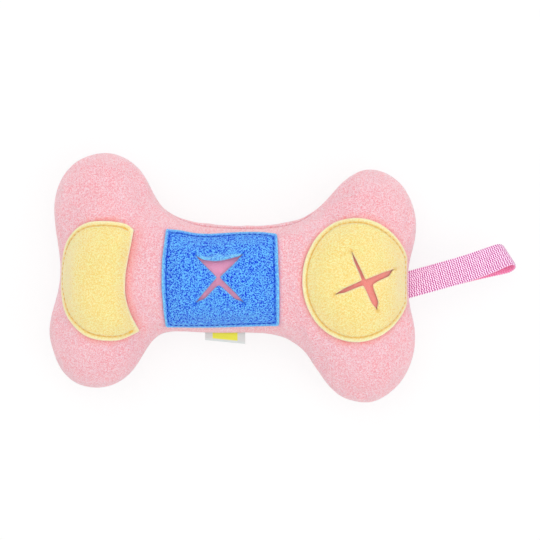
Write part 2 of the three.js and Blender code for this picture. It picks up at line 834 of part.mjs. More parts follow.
function add_round_patch() {
  const centre = new THREE.Vector3(round_patch_x, round_patch_y, 0);
  const limit = notch_limits();
  const edge = [];
  for (let k = 0; k < patch_stations; k++) {
    const angle = -2 * Math.PI * k / patch_stations;
    const x = centre.x + Math.cos(angle) * round_patch_length / 2;
    edge.push(new THREE.Vector3(
      Math.min(x, limit.right),
      centre.y + Math.sin(angle) * round_patch_width / 2,
      0,
    ));
  }
  const { cloth, thread, ups } = patch_rings(edge, [...edge, edge[0]], centre);
  const cross = new THREE.Vector2(round_cut_x, round_cut_y);
  const tips = [0, 1, 2, 3].map((k) => {
    const angle = Math.PI / 4 + k * Math.PI / 2 + round_cut_turn;
    return cross.clone().add(new THREE.Vector2(
      Math.cos(angle) * round_cut_span / 2,
      Math.sin(angle) * round_cut_span / 2,
    ));
  });
  const cut = solid(cloth).subtract(cross_cutter(cross, tips, round_cut_slits));
  add('round_patch', from_solid(cut), yellow_fleece);
  add('round_patch_thread', tube(thread, ups, patch_thread_diameter, true), yellow_thread);
}

// How far along the bone a pocket may reach at the two end notches
function notch_limits() {
  const near = fine.filter((p) => Math.abs(p.y) < bone_width / 4);
  const right = Math.min(...near.filter((p) => p.x > spine_half).map((p) => p.x));
  const left = Math.max(...near.filter((p) => p.x < -spine_half).map((p) => p.x));
  return { left: left + patch_edge_margin, right: right - patch_edge_margin };
}

function add_crescent() {
  const half_x = crescent_length / 2;
  const half_y = crescent_width / 2;
  const centre = new THREE.Vector3(crescent_x, crescent_y, 0);
  const limit = notch_limits();
  const arc_controls = scale_points(crescent_arc_shares, half_x, half_y, centre.x, centre.y);
  const mouth_controls = scale_points(crescent_mouth_shares, half_x, half_y, centre.x, centre.y);
  const arc_curve = new THREE.CatmullRomCurve3(arc_controls, false, 'catmullrom', 0.5);
  const mouth_curve = new THREE.CatmullRomCurve3(mouth_controls, false, 'catmullrom', 0.5);
  const arc_count = Math.round(patch_stations * crescent_arc_share);
  const arc = spaced(arc_curve.getPoints(curve_steps), arc_count);
  const mouth = spaced(mouth_curve.getPoints(curve_steps), patch_stations - arc_count);
  for (const point of arc) point.x = Math.max(point.x, limit.left);
  const edge = [...arc, ...mouth];
  const sewn = [...arc, mouth[0]];
  const { cloth, thread, ups } = patch_rings(edge, sewn, centre);
  add('crescent_pocket', cloth, yellow_fleece);
  const stitches = tube(
    thread.slice(1, arc_count),
    ups.slice(1, arc_count),
    patch_thread_diameter,
    false,
  );
  add('crescent_pocket_thread', stitches, yellow_thread);
}

// A flat band folded to a loop: the run out, the fold and the run back, as stations of a
// path (out, height) in the loop's own plane. It starts clear of its sewn-in tails' round end.
function band_path(length, thickness, opening) {
  const start = thickness / 2 + clearance / 2;
  const first = thickness + clearance;
  const half = opening / 2;
  const turn = half * band_fold_share;
  const path = [];
  for (const share of band_shares) {
    path.push([
      first + share * (length - turn - first),
      start + (half - start) * fade(share),
    ]);
  }
  const out = path.slice();
  for (const angle of fold_angles) {
    out.push([length - turn + turn * Math.cos(angle), half * Math.sin(angle)]);
  }
  return out.concat(path.slice().reverse().map(([x, z]) => [x, -z]));
}

// The band's four corners at each station; bend(out, across, height) sets it in the model
function band(path, width, thickness, bend) {
  const rings = path.map(([out, height], i) => {
    const before = path[Math.max(0, i - 1)];
    const after = path[Math.min(path.length - 1, i + 1)];
    const run = new THREE.Vector2(after[0] - before[0], after[1] - before[1]).normalize();
    const corner = (across, off) => bend(
      out - run.y * off * thickness / 2,
      across * width / 2,
      height + run.x * off * thickness / 2,
    );
    return [corner(-1, -1), corner(1, -1), corner(1, 1), corner(-1, 1)];
  });
  return skin(rings, { capped: true });
}

// The sewn-in ends of a band, pressed together, with a round end that the band turns about
function band_tails(depth, width, thickness, bend) {
  const profile = [[-depth, thickness], [-depth, -thickness]];
  for (const angle of tail_angles) {
    profile.push([thickness * Math.cos(angle), thickness * Math.sin(angle)]);
  }
  const sides = [-width / 2, width / 2];
  const rings = sides.map((across) => profile.map(([out, height]) => bend(out, across, height)));
  return skin(rings, { capped: true });
}

function notch_x(y) {
  const near = stations.filter((s) => s.point.x > spine_half);
  let most = 0;
  for (let i = 1; i < near.length; i++) {
    const a = near[i - 1].point;
    const b = near[i].point;
    if ((a.y - y) * (b.y - y) <= 0) most = a.x + (b.x - a.x) * (y - a.y) / (b.y - a.y);
  }
  return most;
}

const strap_root_x = notch_x(strap_y) + strap_hinge_offset;

function add_strap() {
  const bend = (out, across, height) => {
    const share = out / strap_reach;
    const roll = strap_roll * share * share;
    const side = across * Math.cos(roll) + height * Math.sin(roll);
    const up = height * Math.cos(roll) - across * Math.sin(roll) - strap_sag * share * share;
    const root_shear = Math.tan(strap_angle) * Math.max(0, 1 - out / strap_width);
    const along = out + across * (root_shear - strap_skew * share ** 3);
    return new THREE.Vector3(
      strap_root_x + along * Math.cos(strap_angle) - side * Math.sin(strap_angle),
      strap_y + along * Math.sin(strap_angle) + side * Math.cos(strap_angle),
      seam_height + up,
    );
  };
  const path = band_path(strap_reach, strap_thickness, strap_opening);
  add('strap_loop', band(path, strap_width, strap_thickness, bend), pink_webbing);

  const depth = strap_hinge_offset + seam_roll + seam_allowance / 2;
  const tail_bend = (out, across, height) => new THREE.Vector3(
    strap_root_x + out,
    strap_y + across + out * Math.tan(strap_angle),
    seam_height + height,
  );
  const tail_width = strap_width / Math.cos(strap_angle);
  add('strap_tails', band_tails(depth, tail_width, strap_thickness, tail_bend), pink_webbing);
}

const label_station = stations.filter((s) => s.point.y < 0)
  .reduce((a, b) => (Math.abs(a.point.x - label_x) < Math.abs(b.point.x - label_x) ? a : b));
const label_hinge_y = label_station.point.y - label_hinge_offset;

function add_label() {
  const bend = (out, across, height) => place(label_x + across, label_hinge_y - out, height);
  const opening = 2 * label_thickness + 2 * clearance;
  const path = band_path(label_reach, label_thickness, opening);
  add('side_label', band(path, label_width, label_thickness, bend), woven_label);

  const depth = label_hinge_offset + seam_roll + seam_allowance / 2;
  add('label_tail', band_tails(depth, label_width, label_thickness, bend), woven_label);
}

add_covers();
add_seam_thread();
add_closing_thread();
add_fill();
add_squeaker();
add_square_patch();
add_round_patch();
add_crescent();
add_strap();
add_label();

// The origin is the middle of the whole toy's footprint, on the surface it lies on
const bounds = new THREE.Box3().setFromObject(group);
const middle = bounds.getCenter(new THREE.Vector3());
group.position.set(-middle.x, -middle.y, -bounds.min.z);

export default group;
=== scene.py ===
"""A bone-shaped plush puzzle toy with three sewn-on pockets and a webbing loop, dressed in fleece."""

import json
import math

import bmesh
import bpy
import numpy as np
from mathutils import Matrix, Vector
from mathutils.bvhtree import BVHTree
from mathutils.geometry import delaunay_2d_cdt


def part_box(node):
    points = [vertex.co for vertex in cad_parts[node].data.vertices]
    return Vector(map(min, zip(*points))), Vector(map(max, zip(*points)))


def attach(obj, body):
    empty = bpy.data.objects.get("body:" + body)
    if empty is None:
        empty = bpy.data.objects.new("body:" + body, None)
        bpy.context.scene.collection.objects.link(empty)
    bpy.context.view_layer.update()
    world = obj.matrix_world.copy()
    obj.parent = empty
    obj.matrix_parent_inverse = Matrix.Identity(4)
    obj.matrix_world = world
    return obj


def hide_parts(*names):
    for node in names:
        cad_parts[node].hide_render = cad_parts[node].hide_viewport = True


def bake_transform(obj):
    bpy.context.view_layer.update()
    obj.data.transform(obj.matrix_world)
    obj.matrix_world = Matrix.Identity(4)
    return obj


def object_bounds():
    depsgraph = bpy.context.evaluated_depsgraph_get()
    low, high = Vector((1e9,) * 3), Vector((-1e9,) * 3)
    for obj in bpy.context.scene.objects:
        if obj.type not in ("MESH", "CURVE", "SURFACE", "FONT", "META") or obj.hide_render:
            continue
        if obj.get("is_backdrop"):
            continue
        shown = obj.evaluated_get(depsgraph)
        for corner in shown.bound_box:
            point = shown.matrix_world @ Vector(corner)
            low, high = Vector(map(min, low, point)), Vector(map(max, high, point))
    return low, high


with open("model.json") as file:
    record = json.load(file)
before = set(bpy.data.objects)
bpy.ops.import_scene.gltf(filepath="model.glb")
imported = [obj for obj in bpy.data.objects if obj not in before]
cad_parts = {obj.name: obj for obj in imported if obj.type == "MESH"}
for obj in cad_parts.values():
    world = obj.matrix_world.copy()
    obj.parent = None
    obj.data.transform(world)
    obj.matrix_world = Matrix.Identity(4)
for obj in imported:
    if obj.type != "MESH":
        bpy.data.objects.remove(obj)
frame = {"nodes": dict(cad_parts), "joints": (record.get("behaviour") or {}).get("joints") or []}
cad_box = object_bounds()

bl_info = {
    "name": "Plush Bone Toy",
    "version": (1, 0, 0),
    "blender": (4, 5, 0),
    "location": "View3D > Sidebar > Plush Bone",
    "description": "Dresses a stuffed bone toy in fleece, with sewn pockets, a webbing loop and a label",
    "category": "Add Mesh",
}

MM = 0.001
TOY = "toy"

# The bone's own size, without the loop, and the middle of its outline
bone_length = 221 * MM
bone_width = 151.5 * MM
front_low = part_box("front_panel")[0]
centre_x = front_low.x + bone_length / 2
centre_y = front_low.y + bone_width / 2

# The hinges of the loop and of the label, both at the height of the seam
swing = next(joint for joint in frame["joints"] if joint["name"] == "strap_swing")
flip = next(joint for joint in frame["joints"] if joint["name"] == "label_flip")
seam_height = swing["pos_m"][2]


def length_property(name, description, default):
    return bpy.props.FloatProperty(
        name=name, description=description, default=default, unit="LENGTH", precision=5,
    )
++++
Objective
Retype precisely, and only, the span of lines that opens at the line containing "surface it lies on" and closes at the line containing "return low, high", both inclusive.

The solution
// The origin is the middle of the whole toy's footprint, on the surface it lies on
const bounds = new THREE.Box3().setFromObject(group);
const middle = bounds.getCenter(new THREE.Vector3());
group.position.set(-middle.x, -middle.y, -bounds.min.z);

export default group;
=== scene.py ===
"""A bone-shaped plush puzzle toy with three sewn-on pockets and a webbing loop, dressed in fleece."""

import json
import math

import bmesh
import bpy
import numpy as np
from mathutils import Matrix, Vector
from mathutils.bvhtree import BVHTree
from mathutils.geometry import delaunay_2d_cdt


def part_box(node):
    points = [vertex.co for vertex in cad_parts[node].data.vertices]
    return Vector(map(min, zip(*points))), Vector(map(max, zip(*points)))


def attach(obj, body):
    empty = bpy.data.objects.get("body:" + body)
    if empty is None:
        empty = bpy.data.objects.new("body:" + body, None)
        bpy.context.scene.collection.objects.link(empty)
    bpy.context.view_layer.update()
    world = obj.matrix_world.copy()
    obj.parent = empty
    obj.matrix_parent_inverse = Matrix.Identity(4)
    obj.matrix_world = world
    return obj


def hide_parts(*names):
    for node in names:
        cad_parts[node].hide_render = cad_parts[node].hide_viewport = True


def bake_transform(obj):
    bpy.context.view_layer.update()
    obj.data.transform(obj.matrix_world)
    obj.matrix_world = Matrix.Identity(4)
    return obj


def object_bounds():
    depsgraph = bpy.context.evaluated_depsgraph_get()
    low, high = Vector((1e9,) * 3), Vector((-1e9,) * 3)
    for obj in bpy.context.scene.objects:
        if obj.type not in ("MESH", "CURVE", "SURFACE", "FONT", "META") or obj.hide_render:
            continue
        if obj.get("is_backdrop"):
            continue
        shown = obj.evaluated_get(depsgraph)
        for corner in shown.bound_box:
            point = shown.matrix_world @ Vector(corner)
            low, high = Vector(map(min, low, point)), Vector(map(max, high, point))
    return low, high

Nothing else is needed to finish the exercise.